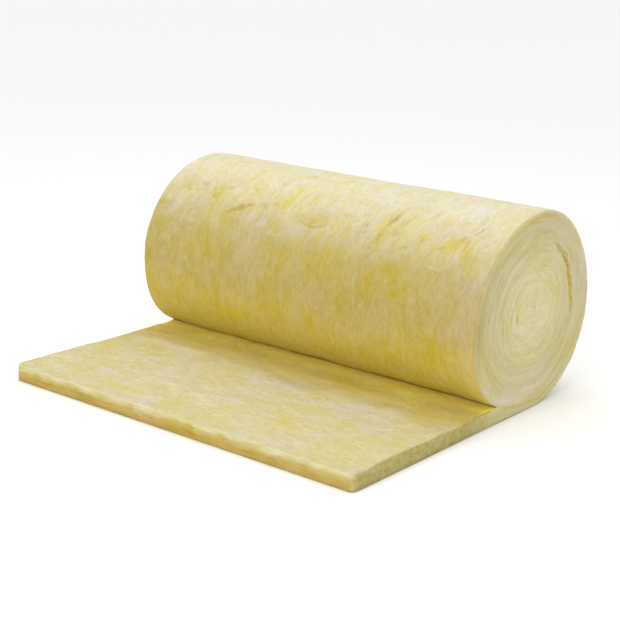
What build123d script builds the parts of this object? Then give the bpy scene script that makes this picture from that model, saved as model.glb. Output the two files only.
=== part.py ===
from build123d import *
import os
from math import cos, radians, sin

os.makedirs("parts", exist_ok=True)

# Insulation roll: one glass wool blanket, wound up with its last stretch unrolled on the floor.
# +X runs across the blanket's width, along the roll. The unrolled tail lies towards -Y.
# The origin is on the floor, under the middle of the roll.

# The blanket: its width, its free thickness and how soft its cut edges are
width = 1200.0
thickness = 50.0
edge_softness = 8.0
corner_softness = 14.0

# How much a turn is squeezed by winding, and what the roll's weight leaves of the tail under it
wrap_squeeze = 4.0
pressed_thickness = 19.0

# The unrolled tail, from its cut end to the crease, and the floor contact's end behind the roll
tail_length = 644.0
contact_end = 33.0

# The roll's outer skin, from the floor behind it, over the top and down to the crease in front.
# The roll has sagged under its own weight, so it is wider than it is high.
heel_radius = 274.3
heel_sweep = 70.0
rear_radius = 269.4
rear_sweep = 50.0
shoulder_radius = 314.4
shoulder_sweep = 60.0
brow_radius = 310.6
brow_sweep = 50.0
front_radius = 289.4
front_sweep = 60.0
toe_sweep = 50.45

# The seam between the turns, a shallow valley in both ends of the roll
seam_width = 6.0
seam_depth = 8.0
seam_overshoot = 1.0

# The crescent on the near end where the third turn has drawn away from the second
gap_turn = 2
gap_foot_angle = 0.0
gap_top_angle = 72.0
gap_outward = 9.0
gap_inward = 6.0
gap_depth = 35.0

# The skin, drawn as seen on the near end: across is +Y and up is +Z
with BuildLine() as skin:
    heel = JernArc((contact_end, 0), (1, 0), heel_radius, heel_sweep)
    rear = JernArc(heel @ 1, heel % 1, rear_radius, rear_sweep)
    shoulder = JernArc(rear @ 1, rear % 1, shoulder_radius, shoulder_sweep)
    brow = JernArc(shoulder @ 1, shoulder % 1, brow_radius, brow_sweep)
    front = JernArc(brow @ 1, brow % 1, front_radius, front_sweep)

    # The toe curls under just as far as the tail's top
    front_turn = heel_sweep + rear_sweep + shoulder_sweep + brow_sweep + front_sweep
    crease_turn = front_turn + toe_sweep
    toe_drop = (front @ 1).Y - thickness
    toe_radius = toe_drop / (cos(radians(crease_turn)) - cos(radians(front_turn)))
    toe = JernArc(front @ 1, front % 1, toe_radius, toe_sweep)
crease = toe @ 1
crease_heading = toe % 1
skin_box = skin.line.bounding_box()

# The core that the turns close in on, and how far the first turn of the seam lies from it:
# below, behind, above and in front
packed_thickness = thickness - wrap_squeeze
core_across = (skin_box.min.X + skin_box.max.X) / 2
core_height = (skin_box.max.Y + pressed_thickness - packed_thickness) / 2
first_reaches = (
    core_height - pressed_thickness,
    skin_box.max.X - packed_thickness - core_across,
    skin_box.max.Y - packed_thickness - core_height,
    core_across - skin_box.min.X - packed_thickness,
)
quarters = 4 * int(min(first_reaches) / packed_thickness) + 2


def seam_reach(quarter: int) -> float:
    """How far the seam lies from the core after so many quarter turns inward."""
    return first_reaches[quarter % 4] - packed_thickness * (quarter // 4)


def gap_point(angle: float, outward: float) -> tuple[float, float]:
    """A point of the sprung gap, by its angle about the core and its distance out from the seam."""
    behind = seam_reach(4 * gap_turn - 3) + outward
    above = seam_reach(4 * gap_turn - 2) + outward
    return (
        core_across + behind * cos(radians(angle)),
        core_height + above * sin(radians(angle)),
    )


def carry_on(path: Edge, forward: float, sideways: float) -> Edge:
    """Carries the seam through a quarter turn, with a straight stretch where it has further to go."""
    if forward > sideways:
        path = Line(path @ 1, (path @ 1) + (path % 1) * (forward - sideways))
    path = JernArc(path @ 1, path % 1, min(forward, sideways), 90)
    if sideways > forward:
        path = Line(path @ 1, (path @ 1) + (path % 1) * (sideways - forward))
    return path


# The seam's path: from the crease it settles onto the pressed tail, then winds in by quarter turns
settle_sweep = 360 - crease_turn
settle_radius = (crease.Y - pressed_thickness) / (1 - cos(radians(settle_sweep)))
with BuildLine(Plane.YZ) as seam:
    start = (crease.X, crease.Y)
    heading = (crease_heading.X, crease_heading.Y)
    path = JernArc(start, heading, settle_radius, settle_sweep)
    settled = path @ 1
    path = carry_on(path, core_across + seam_reach(1) - settled.Y, seam_reach(0))
    for quarter in range(1, quarters):
        path = carry_on(path, seam_reach(quarter + 1), seam_reach(quarter))

# The valley along the seam, open towards +X
with BuildPart() as valley:
    mouth = Plane(origin=seam.line @ 0, x_dir=(1, 0, 0), z_dir=seam.line % 0)
    with BuildSketch(mouth):
        with BuildLine():
            Polyline(
                (seam_overshoot, -seam_width / 2),
                (seam_overshoot, seam_width / 2),
                (-seam_depth, 0),
                close=True,
            )
        make_face()
    sweep(path=seam.line)

# The tail: a flat strip of the blanket, with rounded corners at its cut end
with BuildPart() as tail:
    with BuildSketch():
        with Locations((0, crease.X - tail_length)):
            Rectangle(width, tail_length + corner_softness, align=(Align.CENTER, Align.MIN))
    extrude(amount=thickness)
    fillet(tail.edges().filter_by(Axis.Z).group_by(Axis.Y)[0], corner_softness)
    floor_side = tail.faces().sort_by(Axis.Z)[0]
    upper_side = tail.faces().sort_by(Axis.Z)[-1]
    tail_edges = floor_side.edges() + upper_side.edges()
    fillet(tail_edges.filter_by(lambda edge: (edge @ 0.5).Y < crease.X), edge_softness)

with BuildPart() as blanket:
    # The roll: its section, closed along the floor and under the crease
    with BuildSketch(Plane.YZ):
        with BuildLine():
            add(skin.line)
            Polyline((crease.X, crease.Y), (crease.X, 0), (contact_end, 0))
        make_face()
    extrude(amount=width / 2, both=True)
    roll_ends = blanket.faces().filter_by(Axis.X)
    end_edges = roll_ends.edges()
    rims = end_edges.filter_by(lambda edge: (edge @ 0.5).Y > crease.X or (edge @ 0.5).Z > thickness)
    fillet(rims, edge_softness)

    # Roll and tail are one blanket, with the seam's valley in both ends
    add(tail.part)
    with Locations((width / 2, 0, 0)):
        add(valley.part, mode=Mode.SUBTRACT)
    with Locations((-width / 2, 0, 0)):
        add(mirror(valley.part, about=Plane.YZ, mode=Mode.PRIVATE), mode=Mode.SUBTRACT)

    # The sprung gap on the near end follows one turn of the seam
    gap_middle_angle = (gap_foot_angle + gap_top_angle) / 2
    with BuildSketch(Plane.YZ.offset(width / 2)):
        with BuildLine():
            ThreePointArc(
                gap_point(gap_foot_angle, 0),
                gap_point(gap_middle_angle, gap_outward),
                gap_point(gap_top_angle, 0),
            )
            ThreePointArc(
                gap_point(gap_top_angle, 0),
                gap_point(gap_middle_angle, -gap_inward),
                gap_point(gap_foot_angle, 0),
            )
        make_face()
    extrude(amount=-gap_depth, mode=Mode.SUBTRACT)

blanket.part.label = "glass_wool_blanket"
export_step(blanket.part, "parts/glass_wool_blanket.step")
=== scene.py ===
"""Insulation roll: a glass wool blanket wound into a sagging roll, with its tail lying flat in front.

Everything is in metres, with +X along the roll, the tail towards -Y and the floor at Z = 0.
"""

import logging
from bisect import bisect_left
from dataclasses import dataclass, field, fields, replace
from enum import Enum
from math import atan2, cos, degrees, exp, hypot, pi, radians, sin, tau
from typing import ClassVar, NamedTuple

import bmesh
import bpy
from mathutils import Euler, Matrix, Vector, noise


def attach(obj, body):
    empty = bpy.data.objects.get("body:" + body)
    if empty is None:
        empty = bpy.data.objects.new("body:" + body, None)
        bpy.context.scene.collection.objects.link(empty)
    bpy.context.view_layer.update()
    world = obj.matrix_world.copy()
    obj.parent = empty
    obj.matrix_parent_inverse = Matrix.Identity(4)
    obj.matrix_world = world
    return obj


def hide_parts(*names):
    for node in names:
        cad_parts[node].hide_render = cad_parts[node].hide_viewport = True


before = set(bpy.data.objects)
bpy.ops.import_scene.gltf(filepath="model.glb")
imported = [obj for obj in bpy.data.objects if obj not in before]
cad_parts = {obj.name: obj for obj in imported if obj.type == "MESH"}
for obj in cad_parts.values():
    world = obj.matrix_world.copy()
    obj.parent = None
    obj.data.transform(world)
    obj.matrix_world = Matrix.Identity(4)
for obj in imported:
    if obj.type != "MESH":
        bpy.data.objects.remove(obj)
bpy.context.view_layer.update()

NODE = "glass_wool_blanket"
MILLIMETRE = 0.001
TOUCHING = 1e-5

Pair = tuple[float, float]
Triple = tuple[float, float, float]
Stops = tuple[tuple[float, Triple], ...]
Weights = tuple[tuple[str, float], ...]
Socket = bpy.types.NodeSocket

log = logging.getLogger("insulation_roll")


class Side(Enum):
    """Which part of the blanket's surface a face belongs to; the value is its material's index."""

    FELT = 0
    CUT = 1


class Shade(Enum):
    """The colourings laid over the wool, named by the vertex attribute that holds them."""

    GOLD = "gold"
    ROSE = "rose"
    # Mostly painted light and shade
    LIGHT = "light"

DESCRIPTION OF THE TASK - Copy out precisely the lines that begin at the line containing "with BuildSketch(Plane.YZ.offset(width /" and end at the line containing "bpy.data.objects.remove(obj)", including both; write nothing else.

COMPLETED EXERCISE -
    with BuildSketch(Plane.YZ.offset(width / 2)):
        with BuildLine():
            ThreePointArc(
                gap_point(gap_foot_angle, 0),
                gap_point(gap_middle_angle, gap_outward),
                gap_point(gap_top_angle, 0),
            )
            ThreePointArc(
                gap_point(gap_top_angle, 0),
                gap_point(gap_middle_angle, -gap_inward),
                gap_point(gap_foot_angle, 0),
            )
        make_face()
    extrude(amount=-gap_depth, mode=Mode.SUBTRACT)

blanket.part.label = "glass_wool_blanket"
export_step(blanket.part, "parts/glass_wool_blanket.step")
=== scene.py ===
"""Insulation roll: a glass wool blanket wound into a sagging roll, with its tail lying flat in front.

Everything is in metres, with +X along the roll, the tail towards -Y and the floor at Z = 0.
"""

import logging
from bisect import bisect_left
from dataclasses import dataclass, field, fields, replace
from enum import Enum
from math import atan2, cos, degrees, exp, hypot, pi, radians, sin, tau
from typing import ClassVar, NamedTuple

import bmesh
import bpy
from mathutils import Euler, Matrix, Vector, noise


def attach(obj, body):
    empty = bpy.data.objects.get("body:" + body)
    if empty is None:
        empty = bpy.data.objects.new("body:" + body, None)
        bpy.context.scene.collection.objects.link(empty)
    bpy.context.view_layer.update()
    world = obj.matrix_world.copy()
    obj.parent = empty
    obj.matrix_parent_inverse = Matrix.Identity(4)
    obj.matrix_world = world
    return obj


def hide_parts(*names):
    for node in names:
        cad_parts[node].hide_render = cad_parts[node].hide_viewport = True


before = set(bpy.data.objects)
bpy.ops.import_scene.gltf(filepath="model.glb")
imported = [obj for obj in bpy.data.objects if obj not in before]
cad_parts = {obj.name: obj for obj in imported if obj.type == "MESH"}
for obj in cad_parts.values():
    world = obj.matrix_world.copy()
    obj.parent = None
    obj.data.transform(world)
    obj.matrix_world = Matrix.Identity(4)
for obj in imported:
    if obj.type != "MESH":
        bpy.data.objects.remove(obj)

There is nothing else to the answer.